Your task is to copy the material exactly.

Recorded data
[Start]

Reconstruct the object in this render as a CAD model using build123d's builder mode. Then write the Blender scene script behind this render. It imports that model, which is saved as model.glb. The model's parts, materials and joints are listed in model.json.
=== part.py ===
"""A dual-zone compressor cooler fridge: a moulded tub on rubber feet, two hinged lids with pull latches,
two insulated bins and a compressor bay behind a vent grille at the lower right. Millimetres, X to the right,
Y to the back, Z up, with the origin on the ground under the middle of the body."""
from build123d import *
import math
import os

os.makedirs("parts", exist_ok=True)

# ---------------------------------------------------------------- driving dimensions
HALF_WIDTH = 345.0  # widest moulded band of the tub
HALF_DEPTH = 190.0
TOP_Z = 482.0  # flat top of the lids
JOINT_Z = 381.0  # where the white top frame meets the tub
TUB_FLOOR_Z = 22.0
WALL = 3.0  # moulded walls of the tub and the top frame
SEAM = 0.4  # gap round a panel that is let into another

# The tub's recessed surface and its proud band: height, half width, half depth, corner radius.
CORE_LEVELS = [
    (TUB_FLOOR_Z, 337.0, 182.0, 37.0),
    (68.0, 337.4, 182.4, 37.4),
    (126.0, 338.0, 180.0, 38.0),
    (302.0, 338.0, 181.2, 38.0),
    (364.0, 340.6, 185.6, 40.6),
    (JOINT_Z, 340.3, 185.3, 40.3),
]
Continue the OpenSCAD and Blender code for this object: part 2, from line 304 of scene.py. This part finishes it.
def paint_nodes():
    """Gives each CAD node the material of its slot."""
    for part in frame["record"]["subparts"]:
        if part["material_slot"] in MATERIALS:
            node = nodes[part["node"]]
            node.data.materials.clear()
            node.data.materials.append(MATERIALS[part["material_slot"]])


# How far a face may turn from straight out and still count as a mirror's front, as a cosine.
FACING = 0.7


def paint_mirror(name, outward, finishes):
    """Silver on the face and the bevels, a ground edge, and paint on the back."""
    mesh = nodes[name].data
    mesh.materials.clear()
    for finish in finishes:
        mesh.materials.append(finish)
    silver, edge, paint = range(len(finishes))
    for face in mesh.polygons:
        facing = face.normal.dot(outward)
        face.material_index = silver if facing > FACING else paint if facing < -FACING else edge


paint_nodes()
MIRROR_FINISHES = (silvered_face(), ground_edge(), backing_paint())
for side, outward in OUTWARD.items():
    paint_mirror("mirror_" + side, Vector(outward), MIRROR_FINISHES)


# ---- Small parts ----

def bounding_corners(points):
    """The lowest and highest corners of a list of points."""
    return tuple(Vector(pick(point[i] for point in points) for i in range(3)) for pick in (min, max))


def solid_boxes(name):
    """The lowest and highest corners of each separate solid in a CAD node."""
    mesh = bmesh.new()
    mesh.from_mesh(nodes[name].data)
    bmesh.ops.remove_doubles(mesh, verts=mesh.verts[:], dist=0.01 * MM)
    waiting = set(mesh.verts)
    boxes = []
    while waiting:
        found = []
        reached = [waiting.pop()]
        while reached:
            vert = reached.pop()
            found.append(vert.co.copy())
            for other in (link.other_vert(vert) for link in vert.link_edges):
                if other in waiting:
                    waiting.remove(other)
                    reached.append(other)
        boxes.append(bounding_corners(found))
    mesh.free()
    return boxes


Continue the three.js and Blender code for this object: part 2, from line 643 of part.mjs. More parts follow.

[End]

CORRECT ANSWER>
Reconstruct the object in this render as a CAD model using build123d's builder mode. Then write the Blender scene script behind this render. It imports that model, which is saved as model.glb. The model's parts, materials and joints are listed in model.json.
=== part.py ===
"""A dual-zone compressor cooler fridge: a moulded tub on rubber feet, two hinged lids with pull latches,
two insulated bins and a compressor bay behind a vent grille at the lower right. Millimetres, X to the right,
Y to the back, Z up, with the origin on the ground under the middle of the body."""
from build123d import *
import math
import os

os.makedirs("parts", exist_ok=True)

# ---------------------------------------------------------------- driving dimensions
HALF_WIDTH = 345.0  # widest moulded band of the tub
HALF_DEPTH = 190.0
TOP_Z = 482.0  # flat top of the lids
JOINT_Z = 381.0  # where the white top frame meets the tub
TUB_FLOOR_Z = 22.0
WALL = 3.0  # moulded walls of the tub and the top frame
SEAM = 0.4  # gap round a panel that is let into another

# The tub's recessed surface and its proud band: height, half width, half depth, corner radius.
CORE_LEVELS = [
    (TUB_FLOOR_Z, 337.0, 182.0, 37.0),
    (68.0, 337.4, 182.4, 37.4),
    (126.0, 338.0, 180.0, 38.0),
    (302.0, 338.0, 181.2, 38.0),
    (364.0, 340.6, 185.6, 40.6),
    (JOINT_Z, 340.3, 185.3, 40.3),
]
Continue the OpenSCAD and Blender code for this object: part 2, from line 304 of scene.py. This part finishes it.
def paint_nodes():
    """Gives each CAD node the material of its slot."""
    for part in frame["record"]["subparts"]:
        if part["material_slot"] in MATERIALS:
            node = nodes[part["node"]]
            node.data.materials.clear()
            node.data.materials.append(MATERIALS[part["material_slot"]])


# How far a face may turn from straight out and still count as a mirror's front, as a cosine.
FACING = 0.7


def paint_mirror(name, outward, finishes):
    """Silver on the face and the bevels, a ground edge, and paint on the back."""
    mesh = nodes[name].data
    mesh.materials.clear()
    for finish in finishes:
        mesh.materials.append(finish)
    silver, edge, paint = range(len(finishes))
    for face in mesh.polygons:
        facing = face.normal.dot(outward)
        face.material_index = silver if facing > FACING else paint if facing < -FACING else edge


paint_nodes()
MIRROR_FINISHES = (silvered_face(), ground_edge(), backing_paint())
for side, outward in OUTWARD.items():
    paint_mirror("mirror_" + side, Vector(outward), MIRROR_FINISHES)


# ---- Small parts ----

def bounding_corners(points):
    """The lowest and highest corners of a list of points."""
    return tuple(Vector(pick(point[i] for point in points) for i in range(3)) for pick in (min, max))


def solid_boxes(name):
    """The lowest and highest corners of each separate solid in a CAD node."""
    mesh = bmesh.new()
    mesh.from_mesh(nodes[name].data)
    bmesh.ops.remove_doubles(mesh, verts=mesh.verts[:], dist=0.01 * MM)
    waiting = set(mesh.verts)
    boxes = []
    while waiting:
        found = []
        reached = [waiting.pop()]
        while reached:
            vert = reached.pop()
            found.append(vert.co.copy())
            for other in (link.other_vert(vert) for link in vert.link_edges):
                if other in waiting:
                    waiting.remove(other)
                    reached.append(other)
        boxes.append(bounding_corners(found))
    mesh.free()
    return boxes


Continue the three.js and Blender code for this object: part 2, from line 643 of part.mjs. More parts follow.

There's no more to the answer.